One of the most common questions that I hear from people new to supplements is how and when to take creatine. There are so many different answers and opinions floating around that I wanted to try to bring some clarity to this subject.
What is Creatine
Creatine is a compound formed in protein metabolism and present in the most living tissue. It is involved in the supply of energy for muscle contraction. Creatine works to increase intramuscular storage of Creatine Phosphate (CP), which helps to produce the energy that we use for high-intensity exercise.
An increase in CP leads to the formation of adenosine triphosphate (ATP) by re-phosphorylating adenosine diphosphate (ADP). ATP is the primary energy system that we use when weight training or performing explosive movements.
Creatine is naturally produced in our bodies primarily from the liver at a rate of 1-2g per day. We can also get creatine through diet by consuming meat. However, since they’re only about 2 grams of creatine per pound of meat it is very difficult to get enough for an athletic advantage via diet. That’s where creatine in supplement form comes into play.
Why Use Creatine
Supplementing with creatine helps to restore the depletion of energy that your body goes through while performing explosive movements such as weight training. This supplement will give you the extra boost that you will need to complete more reps and sets, improve sprinting, agility, and performance during competition sports.
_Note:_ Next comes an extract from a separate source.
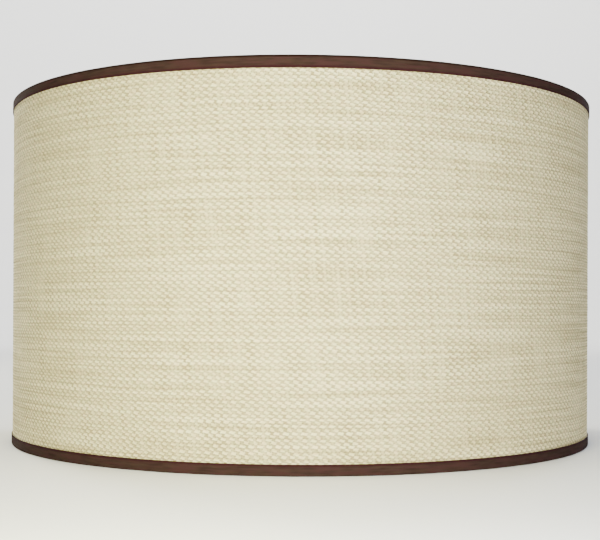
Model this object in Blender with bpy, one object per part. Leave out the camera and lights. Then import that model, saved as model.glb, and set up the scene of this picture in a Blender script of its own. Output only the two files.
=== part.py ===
"""A straight drum lamp shade.

A woven cover and a white lining are rolled together and lapped at the back seam. Dark bindings fold
round the top and bottom edges and hold them to two wire rings. Three arms run from the bottom ring to
the fitter ring, which sits on the lampholder, and a loose reducer ring makes its hole smaller.

The origin is the centre of the bottom rim, +Z is up, -Y is the front and the seam is at the back.
Lengths are in metres."""

from math import atan2, cos, hypot, pi, radians, sin

import bmesh
import bpy
from mathutils import Vector

MM = 0.001
TURN = 2 * pi
UP = Vector((0, 0, 1))

# Every piece keeps this gap to the piece that it touches.
GAP = 0.3 * MM

# The drum.
SHADE_DIAMETER = 350 * MM  # over the woven cover
SHADE_HEIGHT = 200 * MM  # over both bindings
COVER_THICKNESS = 0.8 * MM
LINING_THICKNESS = 0.5 * MM

# The back seam, where the rolled sheets climb over their own start.
SEAM_AZIMUTH = radians(90)
SEAM_LAP = 15.3 * MM
SEAM_RAMP_FACETS = 3
SEAM_TAPE_WIDTH = 12 * MM
SEAM_TAPE_THICKNESS = 0.2 * MM
SEAM_TAPE_INSET = 2 * MM

# The bindings: a face outside, a fold under the edge, a roll round the wire and a return up the lining.
BINDING_THICKNESS = 0.4 * MM
BINDING_FACE = 5.6 * MM
BINDING_RETURN = 3.2 * MM  # up the lining from the fillet over the roll
BINDING_CORNER = 0.5 * MM
SLIT_CLEARANCE = 0.4 * MM

# The wire frame.
RING_WIRE = 3 * MM
ARM_WIRE = 3 * MM
ARM_COUNT = 3
FIRST_ARM_AZIMUTH = radians(270)
ARM_WELD_LAP = 3 * MM
ARM_LEVEL_RUN = 18 * MM
WIRE_SIDES = 8

# The fitter ring, by its underside's height over the rim.
FITTER_HEIGHT = 20.5 * MM
FITTER_THICKNESS = 1.5 * MM
FITTER_HOLE = 42.5 * MM
FITTER_WIDTH = 5.75 * MM  # of the ring's flat, from its hole to its outer edge

# The loose reducer ring: a flange on the fitter ring, and a spigot down its hole.
REDUCER_LAP = 3.75 * MM  # of the flange on the fitter ring
REDUCER_HOLE = 29 * MM
REDUCER_THICKNESS = 2 * MM
SPIGOT_DEPTH = 3.5 * MM
SPIGOT_WALL = 1.5 * MM
SPIGOT_CLEARANCE = 0.4 * MM
SMALL_RING_SIDES = 48

# The blank rating label on the lining.
LABEL_FACETS = 3
LABEL_HEIGHT = 30 * MM
LABEL_BASE = 35 * MM
LABEL_THICKNESS = 0.15 * MM
LABEL_TURN = 0.2  # share of a turn from the seam

# Radii of the layers, from the cover inwards.
COVER_OUTER = SHADE_DIAMETER / 2
COVER_INNER = COVER_OUTER - COVER_THICKNESS
LINING_OUTER = COVER_INNER - GAP
LINING_INNER = LINING_OUTER - LINING_THICKNESS
RING_RADIUS = LINING_INNER - GAP - RING_WIRE / 2

# The drum is made of flat facets. One is as wide as the seam's lap, so the lap ends on a facet's edge.
FACETS = round(TURN * COVER_OUTER / SEAM_LAP)
LAP_STEP = COVER_OUTER + SEAM_TAPE_THICKNESS + 2 * GAP - LINING_INNER

# Heights.
SHEET_LOW = BINDING_THICKNESS + GAP
SHEET_HIGH = SHADE_HEIGHT - SHEET_LOW
RING_HEIGHT = BINDING_THICKNESS + GAP + RING_WIRE / 2
ROLL_TOP = RING_HEIGHT + RING_WIRE / 2 + GAP
RETURN_FOOT = ROLL_TOP + 2 * BINDING_THICKNESS
RETURN_TOP = RETURN_FOOT + BINDING_RETURN
FITTER_TOP = FITTER_HEIGHT + FITTER_THICKNESS
ARM_HEIGHT = FITTER_HEIGHT - GAP - ARM_WIRE / 2

# The small rings' outer radius.
FITTER_RADIUS = FITTER_HOLE / 2 + FITTER_WIDTH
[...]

In return, you will be able to gain more strength and size and potentially have an upper hand in team sports. The best part about creatine is that is a natural compound that is developed in the body, virtually harmless (some people have noted stomach cramps as a side effect), and is not an illegal performance enhancing substance.
When To Take Creatine
So there are multiple ways to answer this question:
- How much should you take when you start?
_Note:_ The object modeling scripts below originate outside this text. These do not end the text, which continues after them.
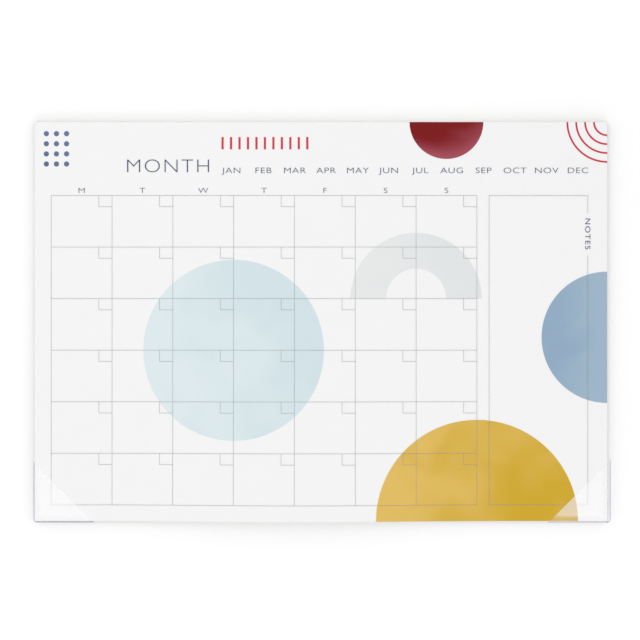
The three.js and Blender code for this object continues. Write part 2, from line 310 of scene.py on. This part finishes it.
def makeClearFilm():
    # clear calendered vinyl with slow waves that mirrors the room; where it lies flat a white
    # veil is painted on it as painted sheen, rippled by painted glint streaks, then it clears,
    # and where it bends down past the pad it looks lilac
    material, tree, shader = newMaterial("clearVinylFilm")
    place = addNode(tree, "ShaderNodeTexCoord")
    wave = addNode(tree, "ShaderNodeTexNoise", None,
                   {"Vector": place.outputs["Object"], "Scale": 1 / (26 * mm), "Detail": 1})
    bump = addNode(tree, "ShaderNodeBump", None,
                   {"Strength": 0.25, "Distance": 0.6 * mm, "Height": wave.outputs["Fac"]})
    inwards = distanceIn(tree, place, -3 * mm, 5 * mm)
    lilacEdgeAndPaintedSheen = addNode(tree, "ShaderNodeValToRGB", None, {"Fac": inwards.outputs["Result"]})
    # the clear white, at 0.24 in the middle of the film, is a painted sheen: a white veil
    # standing in for the reflection of the lamps
    lilac, clear = toLinear("#c6cae6")[:3], toLinear("#f8f8f9")[:3]
    setRamp(lilacEdgeAndPaintedSheen, [(0.0, (*lilac, 0.03)), (0.3, (*lilac, 0.03)), (0.35, (*lilac, 0.36)),
                   (0.39, (*clear, 0.06)), (0.66, (*clear, 0.06)), (0.9, (*clear, 0.24))])
    tree.links.new(bump.outputs["Normal"], shader.inputs["Normal"])
    tree.links.new(lilacEdgeAndPaintedSheen.outputs["Color"], shader.inputs["Base Color"])
    # painted glints: noise streaks that make the painted sheen brighter and fainter
    glintStreakNoise = addNode(tree, "ShaderNodeTexNoise", None,
                     {"Vector": place.outputs["Object"], "Scale": 1 / (18 * mm),
                      "Detail": 0})
    glintRipple = addNode(tree, "ShaderNodeMapRange", None,
                     {"Value": glintStreakNoise.outputs["Fac"], "From Min": 0.3, "From Max": 0.7,
                      "To Min": 0.86, "To Max": 1.12})
    sheenAlphaWithGlints = addNode(tree, "ShaderNodeMath", {"operation": "MULTIPLY"},
                      {0: lilacEdgeAndPaintedSheen.outputs["Alpha"], 1: glintRipple.outputs["Result"]})
    tree.links.new(sheenAlphaWithGlints.outputs["Value"], shader.inputs["Alpha"])
    shader.inputs["Roughness"].default_value = 0.16
    shader.inputs["IOR"].default_value = 1.53
    shader.inputs["Coat Weight"].default_value = 1
    shader.inputs["Coat Roughness"].default_value = 0.12
    return material


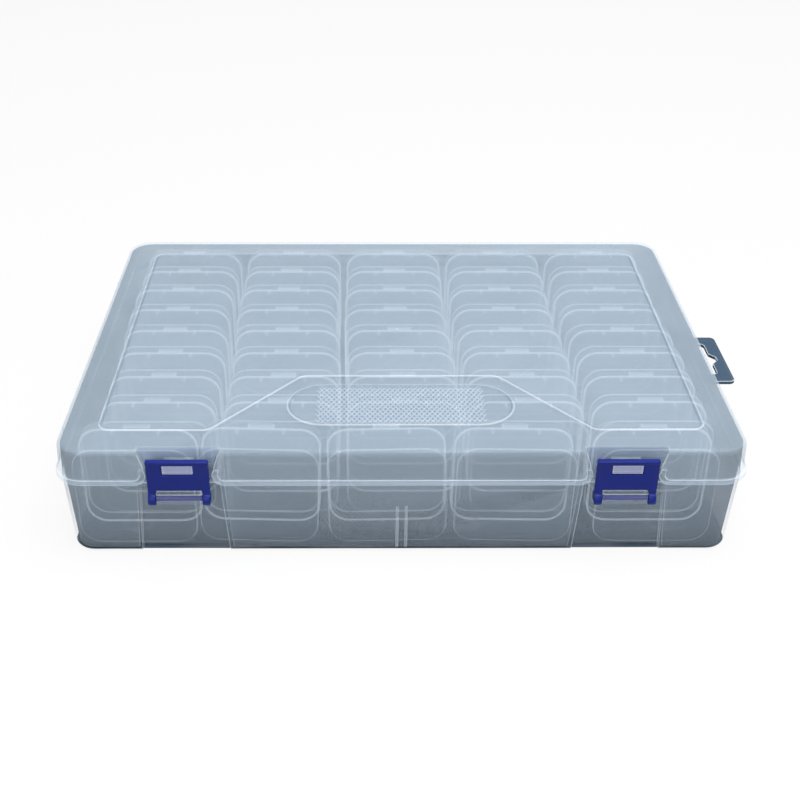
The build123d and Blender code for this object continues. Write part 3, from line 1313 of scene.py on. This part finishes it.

- How often should I take and should I cycle Creatine?
- Should I take it pre or post-workout?
There are studies that suggest that creatine loading will help to quickly saturate the muscles with creatine. The loading phases consist of users taking 20-25 grams per day for a week and then continuing on with just 5-10 grams per day thereafter. Honestly, this method could work to help realize the effects of creatine a little faster, but it really isn’t necessary. Just take the normal 5-10 gram per day as prescribed by the bottles instructions and you will see the same benefits. There is no reason to race and you will run out of creatine quicker forcing you to spend more money than needed.
There really isn’t a debate on how much creatine to take during maintenance stage. 5-10 grams per day is pretty much the standard. However, where my opinion differs with the norm is that there really shouldn’t be a maintenance state. Some people tend to cycle on and off creatine for a certain amount of weeks, but there isn’t any real reason to do so.
Your body does not get used to the effects of creatine and eventually become less effective over time. And there are no negative side effects caused by creatine intake other than a few users having issues with stomach cramping due to not consuming enough water while taking the supplement.
As a strength training bodybuilder, I take creatine year round and I am realizing the same benefits that I have been since starting with the supplement. Creatine supplements should be a daily staple in all athletes.
There have been studies to suggest that taking creatine after your workouts is the most optimal time for absorption, but in all honesty, it really doesn’t matter. Just take it. There’s no need to get into a huge debate about the exact timing that someone should consume creatine, or down a protein shake, or eat carbs when in actuality the body doesn’t absorb anything the second your pour it down your throat.
Diet and nutrition aren’t a snapshot of what you do at a certain moment; it’s about what you do over a period of time. In the grand scheme, your body doesn’t know nor care when you consume certain nutrients. Long term you are a product of what your daily habits are so instead of getting into analysis paralysis about when the best time to take creatine just find a brand that you like, take it every day, and develop a habit that fits your lifestyle.